Begin with the line containing "for face_name, face" and end with the line containing "from mathutils import Matrix"; set down that block verbatim and nothing else.

** Stored items from a collection **
- - - -

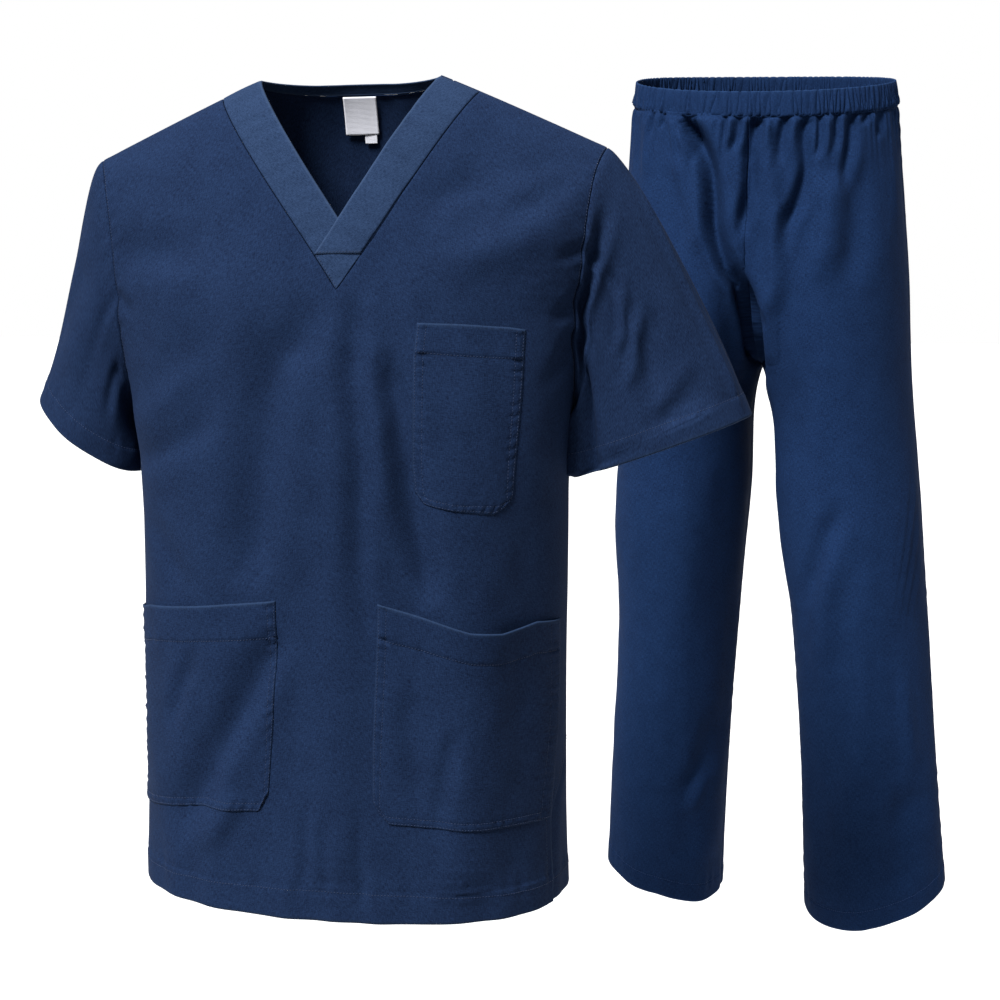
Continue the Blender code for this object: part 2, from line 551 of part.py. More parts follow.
def make_sleeve(name, sleeve, material):
    points, normal = sleeve_grid(sleeve)
    index = np.arange(points.shape[0] * points.shape[1]).reshape(points.shape[:2])
    return add_wall(name, points, points - WALL * normal, grid_faces(index, wrap=True), material)


def band_grid(side, over):
    """A V band between its seam and its edge. The over band stops across the V and rides on top."""
    seam_top = np.array([V_SEAM_X, shoulder_z(V_SEAM_X)])
    edge_top = np.array([NECK_X, 0.0])
    seam_slope = V_SEAM_X / (seam_top[1] - V_SEAM_Z)
    edge_slope = NECK_X / -V_EDGE_Z
    cross_z = (-edge_slope * -V_EDGE_Z - seam_slope * -V_SEAM_Z) / (edge_slope + seam_slope)
    cross_x = (cross_z - V_SEAM_Z) * seam_slope
    seam_low = np.array([cross_x, cross_z]) if over else np.array([0.0, V_SEAM_Z + 2 * SEAM])
    edge_low = np.array([-cross_x + 3 * SEAM, cross_z])
    levels = front_rows()[:NECK_ROWS + 1]
    x = v_seam_x(levels)
    down = 1 - x / V_SEAM_X
    along = (down / down.max())[:, None, None]
    across = np.linspace(0, 1, BAND_ACROSS + 1)[None, :, None]
    seam = seam_top + (seam_low - seam_top) * along
    edge = edge_top + (edge_low - edge_top) * along
    flat = seam + (edge - seam) * across
    level = level_at(flat[..., 1], flat[..., 0])
    level[0] = 0
    theta = theta_at(flat[..., 0], level)
    points, outward = torso_cloth(side * theta, level)
    points[0, :, 1] -= SEAM / 2
    lift = (BAND_WALL + 2 * SEAM) * smooth_step(0.45, 0.75, along[..., 0]) if over else 0.0
    points = points + outward * np.broadcast_to(lift, points.shape[:2])[..., None]
    return points, outward


def make_band(name, side, over, material):
    points, outward = band_grid(side, over)
    index = np.arange(points.shape[0] * points.shape[1]).reshape(points.shape[:2])
    return add_wall(name, points, points - BAND_WALL * outward, grid_faces(index), material)


def make_back_band(material):
    """The narrow band round the back of the neck, from shoulder to shoulder."""
    angle = np.linspace(-np.pi / 2, np.pi / 2, 2 * BACK_NECK_ROWS + 1)[:, None]
    across = np.linspace(0, 1, 3)[None, :]
    seam_level = float(level_at(BACK_SEAM_Z + SEAM))
    half = BACK_SEAM_X + (NECK_X - BACK_SEAM_X) * across
    low = seam_level + (BACK_EDGE_LEVEL - seam_level) * across
    level = low * np.cos(angle)
    theta = theta_at(half * np.sin(angle), level)
    points, outward = torso_cloth(np.pi - theta, level)
    points[[0, -1], :, 1] += SEAM / 2
    index = np.arange(points.shape[0] * points.shape[1]).reshape(points.shape[:2])
    return add_wall("neck_band_back", points, points - WALL * outward, grid_faces(index), material)


def make_label(name, half_width, top_z, height, shift_x, material):
    """A small plate inside the back of the neck, hanging from the band."""
    x = shift_x + np.linspace(-half_width, half_width, 4)[None, :]
    z = np.linspace(top_z, top_z - height, 4)[:, None]
    x, z = np.broadcast_arrays(x, z)
    level = level_at(z, x)
    points, outward = torso_cloth(np.pi - theta_at(x, level), level)
    outer = points - outward * (WALL + LABEL_ROOM)
    index = np.arange(x.size).reshape(x.shape)
    return add_wall(name, outer, outer - LABEL_WALL * outward, grid_faces(index), material)


# ---- trousers ----
def waist_drop(x, forward, z):
    """How far the waist's slanted top edge lowers a point; forward is 1 at the front and -1 at the back."""
    return (WAIST_DIP * forward + WAIST_LEAN * x) * smooth_step(DIP_FADE_Z, 0, z)


def waist_point(theta, z):
    """The whole waist's ring at height z: theta 0 is the left side and pi/2 the middle front."""
    theta, z = np.broadcast_arrays(theta, z)
    rings = [[table_curve(LEGS[leg], column, z) for column in ("outer", "centre_y", "half_depth", "squareness")]
             for leg in ("left", "right")]
    half_width, centre_y, depth, squareness = np.where(np.cos(theta) >= 0, *rings)
    x = half_width * signed_power(np.cos(theta), 2 / squareness)
    forward = signed_power(np.sin(theta), 2 / squareness)
    return np.stack([x, centre_y - depth * forward, z - waist_drop(x, forward, z)], -1)


def leg_point(leg, theta, z):
    """A leg's ring at height z: theta 0 is the outer side and pi the inner side; x is from the middle."""
    rows, hem = LEGS[leg], HEMS[leg]
    theta, z = np.broadcast_arrays(theta, z)
    outer, inner = table_curve(rows, "outer", z), table_curve(rows, "inner", z)
    power = 2 / table_curve(rows, "squareness", z)
    x = (outer + inner) / 2 + (outer - inner) / 2 * signed_power(np.cos(theta), power)
    forward = signed_power(np.sin(theta), power)
    y = table_curve(rows, "centre_y", z) - table_curve(rows, "half_depth", z) * forward
    waist = waist_drop(x if leg == "left" else -x, forward, z)
    ankle = hem.front * forward - hem.inner * np.cos(theta) - hem.lift
    return np.stack([x, y, z - waist - ankle * smooth_step(CROTCH_Z, LEG_END_Z, z)], -1)


def leg_cut(rows, z):
    """Angle where a leg's ring reaches the middle: pi below the crotch."""
    outer, inner = table_curve(rows, "outer", z), table_curve(rows, "inner", z)
    ratio = np.clip((outer + inner) / (outer - inner), 0, 1)
    return np.pi - np.arccos(ratio ** (table_curve(rows, "squareness", z) / 2))


def leg_grid(leg, face):
    """Half of a leg: columns from the outer seam to the middle or the inner seam. face -1 is the front."""
    rows = LEGS[leg]
    side = 1 if leg == "left" else -1
    top = -WAISTBAND_HEIGHT - SEAM
    hip = top + (CROTCH_Z - top) * np.linspace(0, 1, HIP_ROWS, endpoint=False) ** 0.85
    z = np.concatenate([hip, np.linspace(CROTCH_Z, LEG_END_Z, LEG_ROWS + 1)])[:, None]
    theta = leg_cut(rows, z) * np.linspace(0, 1, LEG_COLUMNS + 1)
    points = leg_point(leg, -face * theta, z)
    outward = normals_of(partial(leg_point, leg), -face * theta, z)
    points[..., 0] *= side
    outward[..., 0] *= side
    table = TROUSER_FRONT_FOLDS if face < 0 else TROUSER_BACK_FOLDS
    folds = fold_depth(table, points[..., 0], points[..., 2])
    folds *= smooth_step(0, 0.35, theta) * smooth_step(0, 0.35, np.pi - theta)
    waves = np.sin(2 * np.pi * SOFT_GATHERS * theta / (np.pi / 2))
    folds += SOFT_GATHER_DEPTH * waves * np.exp((z - top) / SOFT_GATHER_LENGTH)
    points = points - outward * folds[..., None]
    in_middle = z[:, 0] > CROTCH_Z + 1e-6
    points[in_middle, -1, 0] = side * SEAM / 2
    points[:, 0, 1] += face * SEAM / 2
    points[~in_middle, -1, 1] += face * SEAM / 2
    return points, outward


def make_leg(name, leg, face, material, parent):
    points, outward = leg_grid(leg, face)
    index = np.arange(points.shape[0] * points.shape[1]).reshape(points.shape[:2])
    return add_wall(name, points, points - WALL * outward, grid_faces(index), material, parent)


def make_waistband(material, parent):
    """A tube gathered over its elastic: one wave of cloth for each gather."""
    angle = np.linspace(0, 2 * np.pi, 2 * GATHERS, endpoint=False)[None, :]
    z = np.linspace(0, -WAISTBAND_HEIGHT, 3)[:, None]
    outward = normals_of(waist_point, angle, z)
    wave = np.where(np.arange(2 * GATHERS) % 2, 1, -1) * GATHER_DEPTH / 2
    points = waist_point(angle, z) + outward * wave[None, :, None]
    index = np.arange(points.shape[0] * points.shape[1]).reshape(points.shape[:2])
    inner = points - outward * ELASTIC_WALL
    return add_wall("waistband", points, inner, grid_faces(index, wrap=True), material, parent)


# ---- materials ----
def make_material(name, colour, roughness):
    material = bpy.data.materials.new(name)
    material.use_nodes = True
    shader = material.node_tree.nodes["Principled BSDF"]
    shader.inputs["Base Color"].default_value = (*colour, 1)
    shader.inputs["Roughness"].default_value = roughness
    shader.inputs["Metallic"].default_value = 0
    return material


def make_tunic():
    cloth = make_material("tunic_cloth", (0.018, 0.036, 0.088), 0.85)
    band_cloth = make_material("tunic_band_cloth", (0.022, 0.042, 0.098), 0.85)
    woven = make_material("label_weave", (0.43, 0.43, 0.53), 0.7)
    make_panel("front", front_grid, NECK_ROWS, cloth)
    make_panel("back", back_grid, BACK_NECK_ROWS, cloth)
    for name, sleeve in SLEEVES.items():
        make_sleeve(name, sleeve, cloth)
    make_band("neck_band_left", 1, True, band_cloth)
    make_band("neck_band_right", -1, False, band_cloth)
    make_back_band(band_cloth)
    for name, pocket in POCKETS.items():
        make_pocket(name, pocket, cloth)
    label_top = BACK_SEAM_Z - SEAM
    make_label("label", LABEL_HALF_WIDTH, label_top, LABEL_HEIGHT, 0.0, woven)
    tab_x = LABEL_HALF_WIDTH / 2
    make_label("size_tab", TAB_HALF_WIDTH, label_top - LABEL_HEIGHT - SEAM, TAB_HEIGHT, tab_x, woven)


def make_trousers():
    cloth = make_material("trouser_cloth", (0.014, 0.034, 0.100), 0.85)
    place = bpy.data.objects.new("trousers_place", None)
    place.location = TROUSERS_AT
    place.rotation_euler = (0, 0, TROUSERS_TURN)
    bpy.data.collections[COLLECTION].objects.link(place)
    for face_name, face in (("front", -1), ("back", 1)):
        for leg in LEGS:
            make_leg(f"trouser_{face_name}_{leg}", leg, face, cloth, place)
    make_waistband(cloth, place)


def main():
    for old in list(bpy.data.objects):
        bpy.data.objects.remove(old)
    collection = bpy.data.collections.new(COLLECTION)
    bpy.context.scene.collection.children.link(collection)
    make_tunic()
    make_trousers()


main()
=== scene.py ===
# %% [markdown]
# # Medical scrubs: a V-neck tunic and elasticated trousers
# Hospital scrubs are cut from plain poly-cotton and sewn with few, flat seams, so that they survive
# boil washing. This lesson dresses a set of thin solids with finer cloth. Each panel of cloth could be
# simulated, but a simulation cannot be told where each crease goes. Here every panel is a surface of
# two parameters, and its creases are placed one by one.

# %% Load the frame
from collections import namedtuple

import bpy
import numpy as np
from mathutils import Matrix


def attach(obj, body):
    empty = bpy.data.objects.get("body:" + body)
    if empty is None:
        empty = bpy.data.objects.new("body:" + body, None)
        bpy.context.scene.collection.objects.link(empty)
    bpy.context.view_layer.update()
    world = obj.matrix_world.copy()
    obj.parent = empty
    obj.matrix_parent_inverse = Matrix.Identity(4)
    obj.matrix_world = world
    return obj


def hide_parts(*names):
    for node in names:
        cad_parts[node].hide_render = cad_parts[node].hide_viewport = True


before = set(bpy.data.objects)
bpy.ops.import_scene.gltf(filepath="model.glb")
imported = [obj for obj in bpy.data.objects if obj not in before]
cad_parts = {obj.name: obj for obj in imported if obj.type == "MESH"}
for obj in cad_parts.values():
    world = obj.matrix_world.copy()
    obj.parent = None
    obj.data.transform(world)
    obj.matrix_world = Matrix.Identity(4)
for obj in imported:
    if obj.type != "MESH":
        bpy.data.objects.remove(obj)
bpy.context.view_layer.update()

# %% [markdown]
# ## The camera
# The set is seen from a little to the wearer's left, from the height of the chest and looking slightly
# down, with a long lens. Metres, Z up; the front faces -Y and +X is the wearer's left.

# %% The camera
camera_data = bpy.data.cameras.new("camera")
camera_data.lens, camera_data.sensor_width = 68.364, 36
camera = bpy.data.objects.new("camera", camera_data)
camera.location = (0.3547, -1.8092, -0.1461)
camera.rotation_euler = np.radians([90 - 8, 0, 6.7])
bpy.context.scene.collection.objects.link(camera)
bpy.context.scene.camera = camera
print("view angle:", round(float(np.degrees(camera_data.angle)), 1), "degrees")

# %% [markdown]
# ## Curves
# Garments are full of soft curves given by a few fitted numbers. These helpers turn a short table into
# a smooth curve, and a few points into a smooth line.

# %% Curves
def signed_power(value, exponent):
    """The power of a number's size, with the number's sign kept."""
    return np.sign(value) * np.abs(value) ** exponent


def smooth_step(low, high, value):
    """0 below low and 1 above high, with the curve 3t² - 2t³ between."""
    t = np.clip((value - low) / (high - low), 0, 1)
    return t * t * (3 - 2 * t)


def bell(distance, width):
    return np.exp(-((distance / width) ** 2))


def cubic(t, start, start_slope, end, end_slope):
    """From start to end as t goes from 0 to 1, with the given slopes there."""
    return ((2 * t**3 - 3 * t**2 + 1) * start + (t**3 - 2 * t**2 + t) * start_slope
            + (3 * t**2 - 2 * t**3) * end + (t**3 - t**2) * end_slope)


def table_curve(rows, column, at):
    """A table column at any height: cubics between its rows, with averaged slopes."""
    z = np.array([row.z for row in rows])[::-1]
    value = np.array([getattr(row, column) for row in rows])[::-1]
    slope = np.gradient(value, z)
    at = np.clip(at, z[0], z[-1])
    i = np.clip(np.searchsorted(z, at, side="right") - 1, 0, len(z) - 2)
    span = z[i + 1] - z[i]
    return cubic((at - z[i]) / span, value[i], span * slope[i], value[i + 1], span * slope[i + 1])


def smooth_line(points, count=60):
    """A curve through all the points: between two of them, a cubic with the slopes of its neighbours."""
    points = np.asarray(points, float)
    slope = np.gradient(points, axis=0)
    at = np.linspace(0, len(points) - 1, count)
    i = np.minimum(at.astype(int), len(points) - 2)
    return cubic((at - i)[:, None], points[i], slope[i], points[i + 1], slope[i + 1])


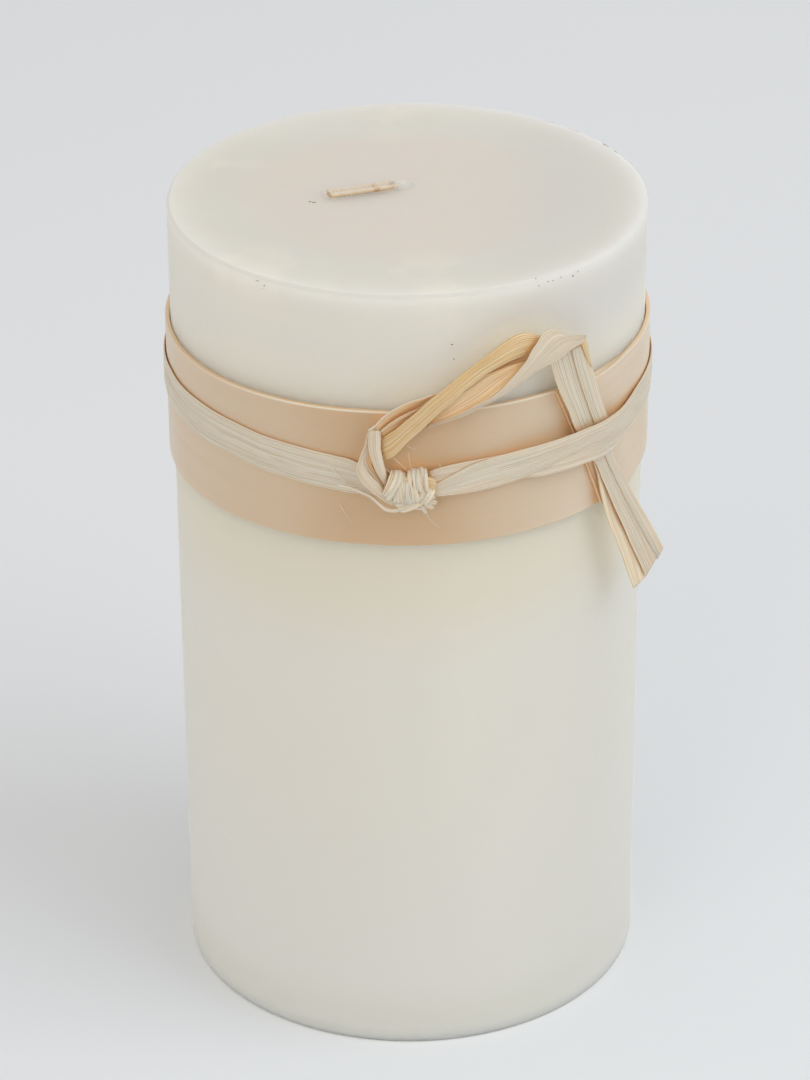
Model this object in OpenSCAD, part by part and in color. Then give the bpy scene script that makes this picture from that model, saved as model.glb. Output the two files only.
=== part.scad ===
// Pillar candle with a lapped veneer band and a knotted raffia tie.
// Z is up, the foot of the wax stands on z = 0, and the knot faces -Y.
// Azimuths are measured from -Y towards +X, and heights on the tie from the band's middle.

/* [Wax pillar] */
// Diameter of the wax
candle_d = 82.5; // [78:0.5:90]
// Height of the wax
candle_h = 148; // [144:1:160]
// Radius of the eased edges at the top and foot
edge_r = 0.8; // [0.4:0.1:1.5]

/* [Wick] */
// Width of the flat braid
wick_w = 2.4; // [2:0.1:2.5]
// Thickness of the braid
wick_t = 1.1; // [0.9:0.1:1.2]
// Length of the tip that is folded over on the wax
tip_l = 12.8; // [9:0.1:15]
// Direction of the folded tip, anticlockwise from +X
tip_dir = 198.5; // [180:0.5:210]
// Depth that the folded tip is pressed into the wax
tip_sink = 0.3; // [0.2:0.05:0.4]
// Place of the wick along X
wick_x = -1.1; // [-4:0.1:4]
// Place of the wick along Y
wick_y = 3.4; // [-4:0.1:4]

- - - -

** CORRECT OUTPUT **
    for face_name, face in (("front", -1), ("back", 1)):
        for leg in LEGS:
            make_leg(f"trouser_{face_name}_{leg}", leg, face, cloth, place)
    make_waistband(cloth, place)


def main():
    for old in list(bpy.data.objects):
        bpy.data.objects.remove(old)
    collection = bpy.data.collections.new(COLLECTION)
    bpy.context.scene.collection.children.link(collection)
    make_tunic()
    make_trousers()


main()
=== scene.py ===
# %% [markdown]
# # Medical scrubs: a V-neck tunic and elasticated trousers
# Hospital scrubs are cut from plain poly-cotton and sewn with few, flat seams, so that they survive
# boil washing. This lesson dresses a set of thin solids with finer cloth. Each panel of cloth could be
# simulated, but a simulation cannot be told where each crease goes. Here every panel is a surface of
# two parameters, and its creases are placed one by one.

# %% Load the frame
from collections import namedtuple

import bpy
import numpy as np
from mathutils import Matrix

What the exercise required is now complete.